*Work to do*. Starting at the line that contains "make_control_board(fascia)", reproduce each line exactly up to and including the line that contains "for node in". Reproduce nothing else.

*Information supplied*.
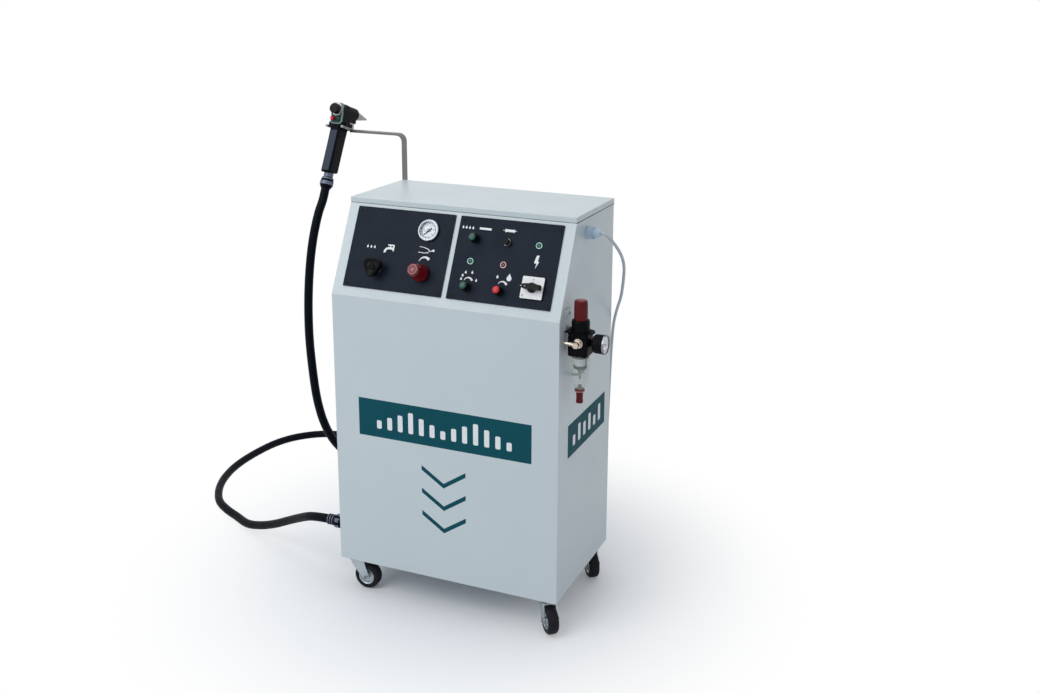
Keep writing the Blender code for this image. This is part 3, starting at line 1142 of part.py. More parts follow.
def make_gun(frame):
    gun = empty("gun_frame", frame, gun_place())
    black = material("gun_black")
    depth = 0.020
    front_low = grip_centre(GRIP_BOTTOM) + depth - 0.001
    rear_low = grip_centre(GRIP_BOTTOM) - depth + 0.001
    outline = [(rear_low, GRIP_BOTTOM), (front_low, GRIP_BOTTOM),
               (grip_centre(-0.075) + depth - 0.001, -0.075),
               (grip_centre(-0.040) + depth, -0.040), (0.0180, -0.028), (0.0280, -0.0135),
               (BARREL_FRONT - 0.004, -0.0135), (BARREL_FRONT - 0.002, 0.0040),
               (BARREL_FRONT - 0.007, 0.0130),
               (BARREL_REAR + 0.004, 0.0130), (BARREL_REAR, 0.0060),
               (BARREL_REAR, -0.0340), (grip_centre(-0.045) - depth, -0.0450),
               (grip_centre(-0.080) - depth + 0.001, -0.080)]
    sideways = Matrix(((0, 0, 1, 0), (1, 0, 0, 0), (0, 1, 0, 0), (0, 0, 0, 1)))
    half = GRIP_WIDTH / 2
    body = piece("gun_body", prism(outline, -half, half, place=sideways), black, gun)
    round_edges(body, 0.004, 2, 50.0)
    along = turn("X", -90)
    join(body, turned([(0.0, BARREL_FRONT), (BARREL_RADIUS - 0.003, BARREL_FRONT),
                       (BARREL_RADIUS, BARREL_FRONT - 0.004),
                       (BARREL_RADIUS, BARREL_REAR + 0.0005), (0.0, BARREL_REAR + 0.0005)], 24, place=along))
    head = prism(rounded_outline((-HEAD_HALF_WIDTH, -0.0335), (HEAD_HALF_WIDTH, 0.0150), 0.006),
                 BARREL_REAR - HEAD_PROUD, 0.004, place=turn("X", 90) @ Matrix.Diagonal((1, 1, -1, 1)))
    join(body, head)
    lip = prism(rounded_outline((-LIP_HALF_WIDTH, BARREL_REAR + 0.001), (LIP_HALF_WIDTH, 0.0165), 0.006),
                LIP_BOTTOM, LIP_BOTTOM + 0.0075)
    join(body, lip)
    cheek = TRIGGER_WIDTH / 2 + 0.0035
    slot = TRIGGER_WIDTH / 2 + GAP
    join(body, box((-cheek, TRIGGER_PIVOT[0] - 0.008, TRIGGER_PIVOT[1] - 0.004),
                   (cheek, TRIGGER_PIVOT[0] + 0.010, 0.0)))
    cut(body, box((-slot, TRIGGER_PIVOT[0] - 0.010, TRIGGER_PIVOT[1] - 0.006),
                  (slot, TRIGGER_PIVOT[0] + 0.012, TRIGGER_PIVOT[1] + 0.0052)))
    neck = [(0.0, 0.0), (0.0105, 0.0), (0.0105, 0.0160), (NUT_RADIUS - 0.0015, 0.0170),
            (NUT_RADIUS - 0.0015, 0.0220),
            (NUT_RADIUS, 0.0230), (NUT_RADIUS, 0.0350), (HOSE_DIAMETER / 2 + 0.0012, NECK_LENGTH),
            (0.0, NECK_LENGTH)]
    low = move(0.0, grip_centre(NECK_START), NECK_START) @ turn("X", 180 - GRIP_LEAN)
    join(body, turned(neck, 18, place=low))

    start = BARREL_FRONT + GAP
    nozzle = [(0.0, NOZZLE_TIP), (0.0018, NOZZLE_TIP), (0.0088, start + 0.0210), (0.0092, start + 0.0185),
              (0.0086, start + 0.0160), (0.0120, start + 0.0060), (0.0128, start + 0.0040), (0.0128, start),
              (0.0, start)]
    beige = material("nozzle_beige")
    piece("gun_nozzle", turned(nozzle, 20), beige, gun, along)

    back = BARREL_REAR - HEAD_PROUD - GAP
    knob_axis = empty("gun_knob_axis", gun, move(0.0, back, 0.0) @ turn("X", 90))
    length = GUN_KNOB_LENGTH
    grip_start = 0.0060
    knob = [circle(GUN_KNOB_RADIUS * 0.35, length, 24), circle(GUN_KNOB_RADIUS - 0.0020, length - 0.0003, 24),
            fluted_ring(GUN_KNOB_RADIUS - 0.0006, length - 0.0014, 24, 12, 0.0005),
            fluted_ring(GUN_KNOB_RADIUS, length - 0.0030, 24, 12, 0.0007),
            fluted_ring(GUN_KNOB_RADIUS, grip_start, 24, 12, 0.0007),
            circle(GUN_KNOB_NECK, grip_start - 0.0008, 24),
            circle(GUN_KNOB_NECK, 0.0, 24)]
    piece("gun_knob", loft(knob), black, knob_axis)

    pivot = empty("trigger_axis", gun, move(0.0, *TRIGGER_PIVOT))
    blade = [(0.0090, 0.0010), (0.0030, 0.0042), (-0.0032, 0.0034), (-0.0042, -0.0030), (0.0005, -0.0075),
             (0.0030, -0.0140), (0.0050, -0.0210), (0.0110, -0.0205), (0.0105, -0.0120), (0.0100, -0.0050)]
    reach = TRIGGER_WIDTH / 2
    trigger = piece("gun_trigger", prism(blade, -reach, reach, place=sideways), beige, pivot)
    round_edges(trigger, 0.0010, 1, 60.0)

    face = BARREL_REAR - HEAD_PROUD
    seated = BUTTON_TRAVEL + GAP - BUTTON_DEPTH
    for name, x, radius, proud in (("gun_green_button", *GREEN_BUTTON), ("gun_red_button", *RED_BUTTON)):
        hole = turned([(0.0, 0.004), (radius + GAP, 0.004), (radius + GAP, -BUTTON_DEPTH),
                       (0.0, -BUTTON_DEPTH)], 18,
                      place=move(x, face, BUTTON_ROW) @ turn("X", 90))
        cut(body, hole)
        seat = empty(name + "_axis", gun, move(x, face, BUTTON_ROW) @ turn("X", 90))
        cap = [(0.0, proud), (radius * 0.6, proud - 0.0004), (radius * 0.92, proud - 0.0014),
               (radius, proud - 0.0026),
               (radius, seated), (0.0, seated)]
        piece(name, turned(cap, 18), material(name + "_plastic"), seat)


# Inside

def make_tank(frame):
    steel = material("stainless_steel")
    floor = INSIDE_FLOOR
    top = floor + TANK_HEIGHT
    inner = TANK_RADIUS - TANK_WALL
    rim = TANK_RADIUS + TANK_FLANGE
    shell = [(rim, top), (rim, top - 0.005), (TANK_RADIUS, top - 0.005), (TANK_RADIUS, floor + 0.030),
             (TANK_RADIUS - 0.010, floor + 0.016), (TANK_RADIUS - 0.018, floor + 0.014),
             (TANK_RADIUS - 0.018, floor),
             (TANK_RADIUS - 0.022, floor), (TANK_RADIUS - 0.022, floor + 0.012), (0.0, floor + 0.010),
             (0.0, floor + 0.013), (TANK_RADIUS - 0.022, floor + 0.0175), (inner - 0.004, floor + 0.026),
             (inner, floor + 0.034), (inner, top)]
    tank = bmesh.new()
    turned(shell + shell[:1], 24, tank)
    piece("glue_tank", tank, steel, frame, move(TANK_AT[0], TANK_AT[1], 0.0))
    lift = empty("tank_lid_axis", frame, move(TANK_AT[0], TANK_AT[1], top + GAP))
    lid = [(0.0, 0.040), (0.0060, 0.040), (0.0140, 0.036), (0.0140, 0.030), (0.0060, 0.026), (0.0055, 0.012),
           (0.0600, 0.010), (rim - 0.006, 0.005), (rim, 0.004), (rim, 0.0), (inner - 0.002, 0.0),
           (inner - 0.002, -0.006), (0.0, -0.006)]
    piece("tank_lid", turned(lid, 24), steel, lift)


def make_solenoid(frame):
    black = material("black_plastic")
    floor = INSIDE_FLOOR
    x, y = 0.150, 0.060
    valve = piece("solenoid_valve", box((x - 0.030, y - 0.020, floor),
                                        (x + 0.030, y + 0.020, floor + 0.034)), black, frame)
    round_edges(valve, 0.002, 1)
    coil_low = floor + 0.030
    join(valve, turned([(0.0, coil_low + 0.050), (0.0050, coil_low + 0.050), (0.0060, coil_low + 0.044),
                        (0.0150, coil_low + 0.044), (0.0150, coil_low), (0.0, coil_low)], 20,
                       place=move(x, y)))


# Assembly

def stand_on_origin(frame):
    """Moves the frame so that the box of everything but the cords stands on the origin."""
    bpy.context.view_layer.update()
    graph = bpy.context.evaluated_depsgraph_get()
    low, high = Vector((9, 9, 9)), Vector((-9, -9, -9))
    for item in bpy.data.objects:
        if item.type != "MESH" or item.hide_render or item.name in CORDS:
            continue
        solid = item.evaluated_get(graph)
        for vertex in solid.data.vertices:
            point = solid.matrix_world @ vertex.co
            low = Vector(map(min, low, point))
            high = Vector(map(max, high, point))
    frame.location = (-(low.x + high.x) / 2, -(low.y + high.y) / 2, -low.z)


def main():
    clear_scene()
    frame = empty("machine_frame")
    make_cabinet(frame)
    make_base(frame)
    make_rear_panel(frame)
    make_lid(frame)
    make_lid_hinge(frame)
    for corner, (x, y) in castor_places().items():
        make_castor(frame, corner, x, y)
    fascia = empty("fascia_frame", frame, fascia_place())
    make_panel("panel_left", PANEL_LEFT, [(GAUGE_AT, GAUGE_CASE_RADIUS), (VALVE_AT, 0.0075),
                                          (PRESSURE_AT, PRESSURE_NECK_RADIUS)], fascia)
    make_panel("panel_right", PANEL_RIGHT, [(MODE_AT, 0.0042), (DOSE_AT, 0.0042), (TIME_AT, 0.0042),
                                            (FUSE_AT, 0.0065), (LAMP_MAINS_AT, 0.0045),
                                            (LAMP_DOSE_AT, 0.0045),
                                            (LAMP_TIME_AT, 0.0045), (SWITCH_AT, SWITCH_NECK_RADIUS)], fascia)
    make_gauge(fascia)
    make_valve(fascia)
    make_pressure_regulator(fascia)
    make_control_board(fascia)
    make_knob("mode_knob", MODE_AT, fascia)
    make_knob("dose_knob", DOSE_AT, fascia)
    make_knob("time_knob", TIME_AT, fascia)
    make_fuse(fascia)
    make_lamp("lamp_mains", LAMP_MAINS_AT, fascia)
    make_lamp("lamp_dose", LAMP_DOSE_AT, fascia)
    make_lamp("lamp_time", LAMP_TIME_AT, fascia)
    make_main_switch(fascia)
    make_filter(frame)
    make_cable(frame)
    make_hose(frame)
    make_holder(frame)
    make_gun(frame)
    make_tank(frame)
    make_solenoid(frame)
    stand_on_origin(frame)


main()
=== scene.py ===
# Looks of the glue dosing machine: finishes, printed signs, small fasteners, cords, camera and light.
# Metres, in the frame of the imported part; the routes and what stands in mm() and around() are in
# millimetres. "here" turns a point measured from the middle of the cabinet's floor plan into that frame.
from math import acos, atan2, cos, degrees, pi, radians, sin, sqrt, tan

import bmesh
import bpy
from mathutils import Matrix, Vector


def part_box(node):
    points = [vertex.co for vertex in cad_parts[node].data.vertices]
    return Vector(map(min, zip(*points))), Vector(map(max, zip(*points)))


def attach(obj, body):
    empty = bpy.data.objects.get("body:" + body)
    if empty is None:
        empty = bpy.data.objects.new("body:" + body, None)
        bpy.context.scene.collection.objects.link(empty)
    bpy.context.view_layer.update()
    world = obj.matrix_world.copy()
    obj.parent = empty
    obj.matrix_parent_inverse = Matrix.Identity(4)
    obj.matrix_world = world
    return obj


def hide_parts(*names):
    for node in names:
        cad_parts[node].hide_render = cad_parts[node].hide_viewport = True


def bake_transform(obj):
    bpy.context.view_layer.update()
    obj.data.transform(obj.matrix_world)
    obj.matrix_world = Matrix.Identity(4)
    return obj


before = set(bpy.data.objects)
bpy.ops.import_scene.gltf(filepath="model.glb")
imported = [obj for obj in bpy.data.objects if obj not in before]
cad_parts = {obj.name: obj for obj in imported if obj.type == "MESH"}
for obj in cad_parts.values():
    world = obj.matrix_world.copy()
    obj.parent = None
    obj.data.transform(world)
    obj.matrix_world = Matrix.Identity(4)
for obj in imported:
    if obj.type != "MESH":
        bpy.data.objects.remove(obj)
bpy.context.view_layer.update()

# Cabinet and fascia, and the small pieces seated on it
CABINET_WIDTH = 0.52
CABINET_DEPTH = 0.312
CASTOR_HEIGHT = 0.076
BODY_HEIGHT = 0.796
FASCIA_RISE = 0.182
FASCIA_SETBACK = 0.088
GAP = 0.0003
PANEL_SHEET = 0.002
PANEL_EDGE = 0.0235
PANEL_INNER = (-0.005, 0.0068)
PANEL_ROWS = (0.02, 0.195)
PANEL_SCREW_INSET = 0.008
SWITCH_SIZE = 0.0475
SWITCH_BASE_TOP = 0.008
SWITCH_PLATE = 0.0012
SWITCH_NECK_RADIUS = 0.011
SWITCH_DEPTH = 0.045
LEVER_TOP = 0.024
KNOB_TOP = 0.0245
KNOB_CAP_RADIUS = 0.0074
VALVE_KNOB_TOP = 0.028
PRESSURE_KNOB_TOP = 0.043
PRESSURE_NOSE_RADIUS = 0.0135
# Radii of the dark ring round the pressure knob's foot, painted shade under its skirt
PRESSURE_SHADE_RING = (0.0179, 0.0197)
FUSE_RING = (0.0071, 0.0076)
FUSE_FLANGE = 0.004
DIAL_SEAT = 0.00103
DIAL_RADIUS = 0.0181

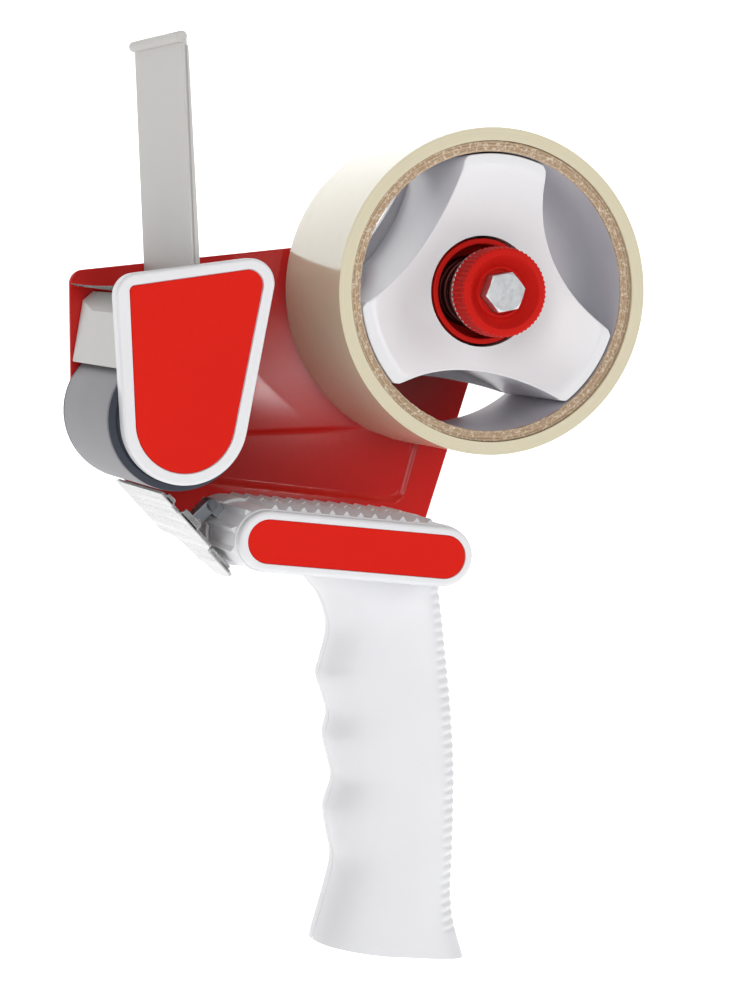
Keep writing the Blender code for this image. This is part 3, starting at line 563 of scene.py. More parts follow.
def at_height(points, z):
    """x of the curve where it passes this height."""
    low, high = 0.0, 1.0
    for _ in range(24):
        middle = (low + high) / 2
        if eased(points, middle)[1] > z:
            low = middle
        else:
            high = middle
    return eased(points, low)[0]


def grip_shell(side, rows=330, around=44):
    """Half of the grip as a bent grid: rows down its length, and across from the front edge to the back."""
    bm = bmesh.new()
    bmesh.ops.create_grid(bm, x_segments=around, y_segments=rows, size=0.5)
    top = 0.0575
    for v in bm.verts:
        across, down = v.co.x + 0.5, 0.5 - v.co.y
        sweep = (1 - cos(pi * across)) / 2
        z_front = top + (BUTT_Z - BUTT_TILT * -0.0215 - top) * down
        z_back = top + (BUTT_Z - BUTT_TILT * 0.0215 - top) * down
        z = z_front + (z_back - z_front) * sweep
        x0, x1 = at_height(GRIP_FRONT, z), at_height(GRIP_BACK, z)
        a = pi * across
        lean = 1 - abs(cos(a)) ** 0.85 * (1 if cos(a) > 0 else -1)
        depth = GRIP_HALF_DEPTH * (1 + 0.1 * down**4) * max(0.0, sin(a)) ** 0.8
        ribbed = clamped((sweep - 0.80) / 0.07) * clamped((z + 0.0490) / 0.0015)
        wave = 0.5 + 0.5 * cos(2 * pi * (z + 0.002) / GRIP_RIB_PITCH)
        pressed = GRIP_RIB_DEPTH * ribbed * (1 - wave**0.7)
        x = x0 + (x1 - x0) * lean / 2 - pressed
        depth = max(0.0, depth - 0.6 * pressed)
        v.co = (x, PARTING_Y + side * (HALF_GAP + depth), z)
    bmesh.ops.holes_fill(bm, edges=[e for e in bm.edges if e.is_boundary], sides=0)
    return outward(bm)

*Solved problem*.
    make_control_board(fascia)
    make_knob("mode_knob", MODE_AT, fascia)
    make_knob("dose_knob", DOSE_AT, fascia)
    make_knob("time_knob", TIME_AT, fascia)
    make_fuse(fascia)
    make_lamp("lamp_mains", LAMP_MAINS_AT, fascia)
    make_lamp("lamp_dose", LAMP_DOSE_AT, fascia)
    make_lamp("lamp_time", LAMP_TIME_AT, fascia)
    make_main_switch(fascia)
    make_filter(frame)
    make_cable(frame)
    make_hose(frame)
    make_holder(frame)
    make_gun(frame)
    make_tank(frame)
    make_solenoid(frame)
    stand_on_origin(frame)


main()
=== scene.py ===
# Looks of the glue dosing machine: finishes, printed signs, small fasteners, cords, camera and light.
# Metres, in the frame of the imported part; the routes and what stands in mm() and around() are in
# millimetres. "here" turns a point measured from the middle of the cabinet's floor plan into that frame.
from math import acos, atan2, cos, degrees, pi, radians, sin, sqrt, tan

import bmesh
import bpy
from mathutils import Matrix, Vector


def part_box(node):
    points = [vertex.co for vertex in cad_parts[node].data.vertices]
    return Vector(map(min, zip(*points))), Vector(map(max, zip(*points)))


def attach(obj, body):
    empty = bpy.data.objects.get("body:" + body)
    if empty is None:
        empty = bpy.data.objects.new("body:" + body, None)
        bpy.context.scene.collection.objects.link(empty)
    bpy.context.view_layer.update()
    world = obj.matrix_world.copy()
    obj.parent = empty
    obj.matrix_parent_inverse = Matrix.Identity(4)
    obj.matrix_world = world
    return obj


def hide_parts(*names):
    for node in names:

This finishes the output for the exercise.